Online oversampling in Tensorflow input pipeline

2020-04-28 20:18发布

问题:

I have an input pipeline similar to the one in the Convolutional Neural Network tutorial. My dataset is imbalanced and I want to use minority oversampling to try to deal with this. Ideally, I want to do this "online", i.e. I don't want to duplicate data samples on disk.

Essentially, what I want to do is duplicate individual examples (with some probability) based on the label. I have been reading a bit on Control Flow in Tensorflow. And it seems tf.cond(pred, fn1, fn2) is the way to go. I am just struggling to find the right parameterisation, since fn1 and fn2 would need to output lists of tensors, where the lists have the same size.

This is roughly what I have so far:

image = image_preprocessing(image_buffer, bbox, False, thread_id)            
pred = tf.reshape(tf.equal(label, tf.convert_to_tensor([2])), [])
r_image = tf.cond(pred, lambda: [tf.identity(image), tf.identity(image)], lambda: [tf.identity(image),])
r_label = tf.cond(pred, lambda: [tf.identity(label), tf.identity(label)], lambda: [tf.identity(label),])

However, this raises an error as I mentioned before:

ValueError: fn1 and fn2 must return the same number of results.

Any ideas?

P.S.: this is my first Stack Overflow question. Any feedback on my question is appreciated.

回答1:

After doing a bit more research, I found a solution for what I wanted to do. What I forgot to mention is that the code mentioned in my question is followed by a batch method, such as batch() or batch_join().

These functions take an argument that allows you to group tensors of various batch size rather than just tensors of a single example.
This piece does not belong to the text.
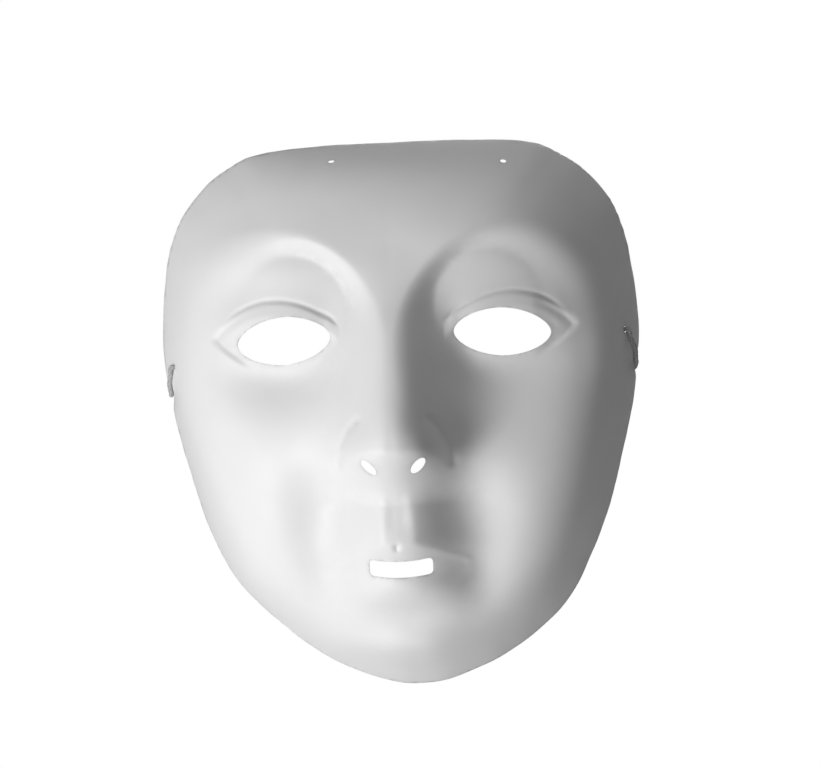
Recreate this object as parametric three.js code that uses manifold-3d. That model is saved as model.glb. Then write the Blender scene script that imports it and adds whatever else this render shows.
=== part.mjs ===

The argument is enqueue_many and should be set to True.

The following piece of code does the trick for me:

for thread_id in range(num_preprocess_threads):

    # Parse a serialized Example proto to extract the image and metadata.
    image_buffer, label_index = parse_example_proto(
            example_serialized)

    image = image_preprocessing(image_buffer, bbox, False, thread_id)
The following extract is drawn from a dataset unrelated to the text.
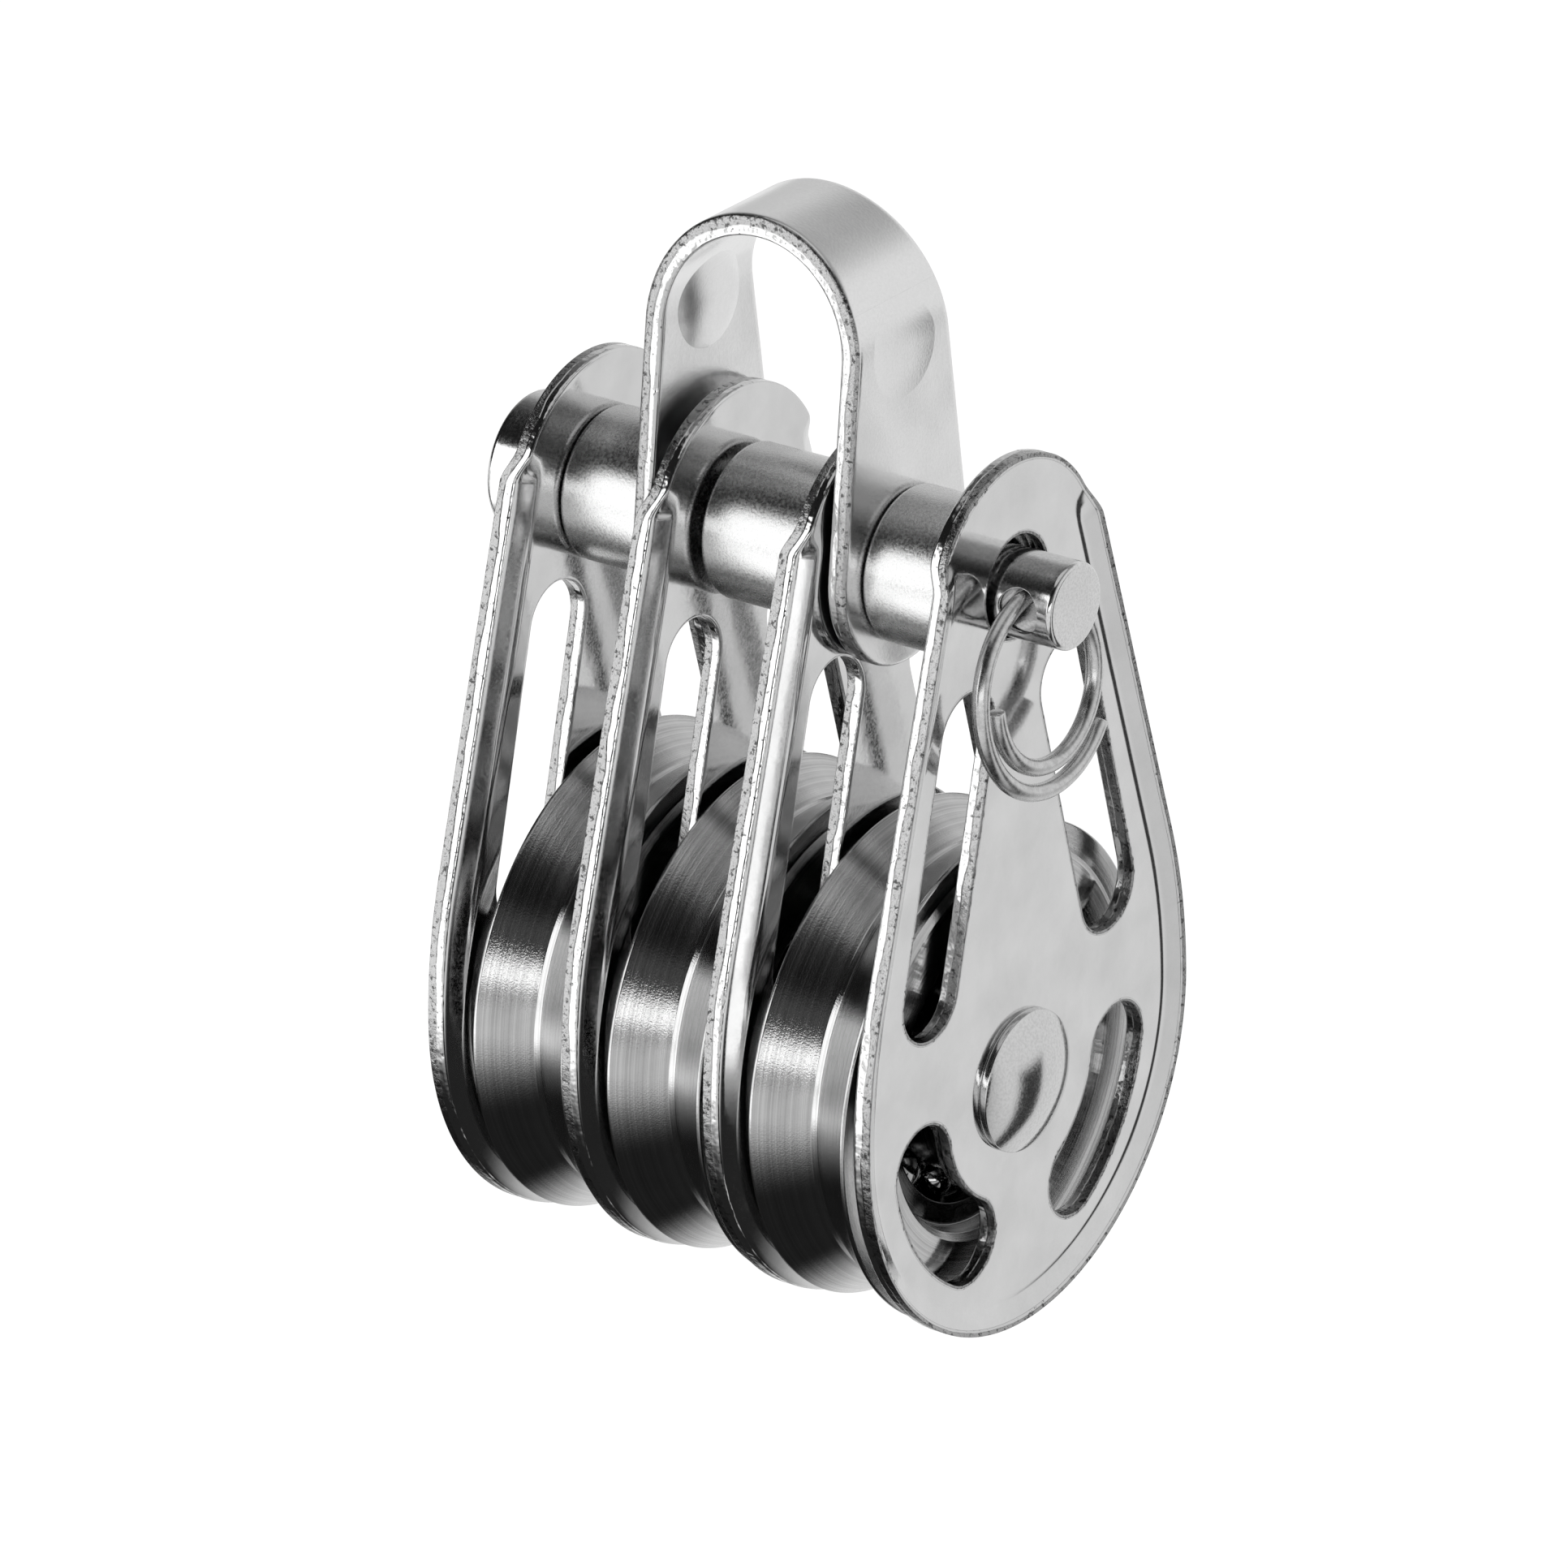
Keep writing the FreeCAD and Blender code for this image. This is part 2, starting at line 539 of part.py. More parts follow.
def bow():
    """A strip bent to a hoop over the two inner cheeks, wide at its eyes and narrow at the crown."""
    body = newBody("bow", bowMiddle, pinHeight)
    archRise = f"(Sizes.bow_height-{bowInnerHalf})"
    foot = "(-Sizes.bow_end_radius)"
    hoop = newSketch(body, "Hoop", "XZ_Plane")
    addProfile(hoop, [
        (f"-{bowOuterHalf}", foot),
        (f"-{bowInnerHalf}", foot),
        (f"-{bowInnerHalf}", archRise, ("0", archRise), -1),
        (bowInnerHalf, archRise),
        (bowInnerHalf, foot),
        (bowOuterHalf, foot),
        (bowOuterHalf, archRise, ("0", archRise), 1),
        (f"-{bowOuterHalf}", archRise),
    ])
    strip = body.newObject("PartDesign::Pad", "BentStrip")
    strip.Profile = hoop
    strip.SideType = "Symmetric"
    strip.setExpression("Length", "2*(Sizes.bow_end_radius+Sizes.bow_thickness)")

    # sides that leave the round eyes at a tangent and close in to the crown
    crown = "(Sizes.bow_height+Sizes.bow_thickness)"
    crownReach = f"sqrt(Sizes.bow_crown_half^2+{crown}^2)"
    tilt = f"(atan({crown}/Sizes.bow_crown_half)-acos(Sizes.bow_end_radius/{crownReach}))"
    besideEye = f"Sizes.bow_end_radius*cos({tilt})"
    aboveEye = f"Sizes.bow_end_radius*sin({tilt})"
    above = f"({crown}+Sizes.bow_thickness)"
    beside = "(Sizes.bow_end_radius+2*Sizes.bow_thickness)"
    trim = newSketch(body, "SideOutline", "YZ_Plane")
    addProfile(trim, [
        (f"-{besideEye}", aboveEye, ("0", "0"), 1),
        (besideEye, aboveEye),
        ("Sizes.bow_crown_half", crown),
        ("Sizes.bow_crown_half", above),
        ("-Sizes.bow_crown_half", above),
        ("-Sizes.bow_crown_half", crown),
    ])
    addProfile(trim, [
        (f"-{beside}", f"-{beside}"),
        (beside, f"-{beside}"),
        (beside, f"{above}+Sizes.bow_thickness"),
        (f"-{beside}", f"{above}+Sizes.bow_thickness"),
    ])
    pocketThrough(body, trim, "TaperedSides")

    eyes = newSketch(body, "PinEyes", "YZ_Plane")
    addCircle(eyes, "0", "0", "Sizes.pin_radius+Sizes.bow_pin_fit")
    pocketThrough(body, eyes, "PinEye")

    # a shallow round dimple pressed into the outside of each arm
    curve = "((Sizes.dimple_radius^2+Sizes.dimple_depth^2)/(2*Sizes.dimple_depth))"
    dimples = newSketch(body, "DimpleProfiles", "XZ_Plane", "0", "Sizes.dimple_rise")
    for side, turn in (("", 1), ("-", -1)):
        floor = f"({bowOuterHalf}-Sizes.dimple_depth)"
        outside = f"({bowOuterHalf}+Sizes.bow_thickness)"
        addProfile(dimples, [
            (f"{side}{floor}", "0"),
            (f"{side}{outside}", "0"),
            (f"{side}{outside}", "Sizes.dimple_radius"),
            (f"{side}{bowOuterHalf}", "Sizes.dimple_radius", (f"{side}({floor}+{curve})", "0"), turn),
        ])
    before = body.Shape.Volume
    pressed = body.newObject("PartDesign::Groove", "Dimples")
    pressed.Profile = dimples
    pressed.ReferenceAxis = (dimples, ["H_Axis"])
    pressed.Angle = 360
    document.recompute()
    if not pressed.Shape.Volume < before:
        raise ValueError("bow: the dimples cut nothing")


bow()


# Split ring

def splitRing():
    """A round wire wound flat in half turns, each wider than the last, through the cross hole."""
    # how far the wire's middle reaches from the winding's own centre after each half turn
    reaches = [f"(Sizes.ring_start_radius+{half}/2*Sizes.ring_growth)" for half in range(4)]
    topRadius = f"(({reaches[1]}+{reaches[2]})/2)"
    up = f"(Sizes.ring_lift-{topRadius})"
    lean = "Sizes.ring_tilt*1 deg"
    across = f"{outerFace}+Sizes.cross_hole_reach-{up}*sin({lean})"
    body = newBody("split_ring", across, f"{pinHeight}+{up}*cos({lean})")
    body.setExpression("Placement.Base.y", "-Sizes.ring_shift")
    # the ring leans out from the cheek, swung about the middle of the cross hole
    body.Placement.Rotation = Rotation(Vector(0, 1, 0), -value("Sizes.ring_tilt"))

    section = newSketch(body, "WireSection", "XY_Plane")
    addCircle(section, "0", f"-{reaches[0]}", "Sizes.wire_radius")

    path = newSketch(body, "WirePath", "YZ_Plane")
    lastTurn = 2 * math.pi * (value("Sizes.ring_turns") - 1)
    arcs = []
    for index, (side, turn) in enumerate(((-1, math.pi), (1, math.pi), (-1, lastTurn))):
        start, end = (value(reach) for reach in reaches[index:index + 2])
        centre = Vector(side * (start - end) / 2, 0, 0)
        heading = 0 if side > 0 else math.pi
        arc = addArc(path, centre, (start + end) / 2, heading, heading + turn)
        fixPoint(path, arc, 3, f"{side}*({reaches[index]}-{reaches[index + 1]})/2", "0")
        if arcs:
            path.addConstraint(Sketcher.Constraint("Coincident", arcs[-1], 2, arc, 1))
        arcs.append(arc)
    bind(path, "Radius", arcs[0], formula=f"({reaches[0]}+{reaches[1]})/2")
    for arc in arcs:
        path.addConstraint(Sketcher.Constraint("PointOnObject", arc, 1, -1))
    drop = f"-({reaches[2]}+{reaches[3]})/2*sin((Sizes.ring_turns-1)*360*1 deg)"
    bind(path, "DistanceY", -1, 1, arcs[2], 2, formula=drop)

    wire = body.newObject("PartDesign::AdditivePipe", "Wire")
    wire.Profile = section
    wire.Spine = (path, ["Edge1", "Edge2", "Edge3"])


splitRing()

# Check and write
document.recompute()
for item in document.Objects:
    if "Invalid" in item.State or "Error" in item.State:
        raise ValueError(f"{item.Name} failed: {item.State}")
os.makedirs("parts", exist_ok=True)
for node in nodes:
    shape = node.Shape
    if shape.isNull() or not shape.isValid():
        raise ValueError(f"{node.Label} has no sound shape")
    print(node.Label, len(shape.Solids), "solids", round(shape.Volume, 1), "mm3")
for node in nodes:
    node.Shape.exportStep(f"parts/{node.Label}.step")
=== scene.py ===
import math

import bmesh
import bpy
import numpy as np
from mathutils import Matrix, Vector


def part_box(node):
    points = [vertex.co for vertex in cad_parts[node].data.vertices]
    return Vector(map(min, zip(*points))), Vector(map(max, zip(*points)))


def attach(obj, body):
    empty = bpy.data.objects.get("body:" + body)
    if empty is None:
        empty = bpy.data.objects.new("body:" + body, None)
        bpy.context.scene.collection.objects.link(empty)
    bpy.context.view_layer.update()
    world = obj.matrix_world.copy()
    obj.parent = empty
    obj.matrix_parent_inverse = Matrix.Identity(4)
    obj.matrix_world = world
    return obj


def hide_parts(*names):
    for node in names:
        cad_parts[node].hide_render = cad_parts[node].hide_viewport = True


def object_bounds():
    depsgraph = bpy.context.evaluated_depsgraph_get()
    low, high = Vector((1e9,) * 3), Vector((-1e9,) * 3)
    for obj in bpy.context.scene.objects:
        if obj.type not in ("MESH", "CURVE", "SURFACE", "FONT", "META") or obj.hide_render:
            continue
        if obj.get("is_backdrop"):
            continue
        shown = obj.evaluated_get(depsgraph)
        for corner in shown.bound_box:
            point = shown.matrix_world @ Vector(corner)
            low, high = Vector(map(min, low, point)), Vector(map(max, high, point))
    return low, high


# Triple pulley block: polished steel cheeks, turned sheaves, a bent bow, a clevis pin and its split ring.
# Metres, +Z up, X along the axle, in the same frame as the CAD.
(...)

    # Convert 3D tensor of shape [height, width, channels] to 
    # a 4D tensor of shape [batch_size, height, width, channels]
    image = tf.expand_dims(image, 0)

    # Define the boolean predicate to be true when the class label is 1
    pred = tf.equal(label_index, tf.convert_to_tensor([1]))
    pred = tf.reshape(pred, [])

    oversample_factor = 2
    r_image = tf.cond(pred, lambda: tf.concat(0, [image]*oversample_factor), lambda: image)
    r_label = tf.cond(pred, lambda: tf.concat(0, [label_index]*oversample_factor), lambda: label_index)
    images_and_labels.append([r_image, r_label])

images, label_batch = tf.train.shuffle_batch_join(
    images_and_labels,
    batch_size=batch_size,
    capacity=2 * num_preprocess_threads * batch_size,
    min_after_dequeue=1 * num_preprocess_threads * batch_size,
    enqueue_many=True)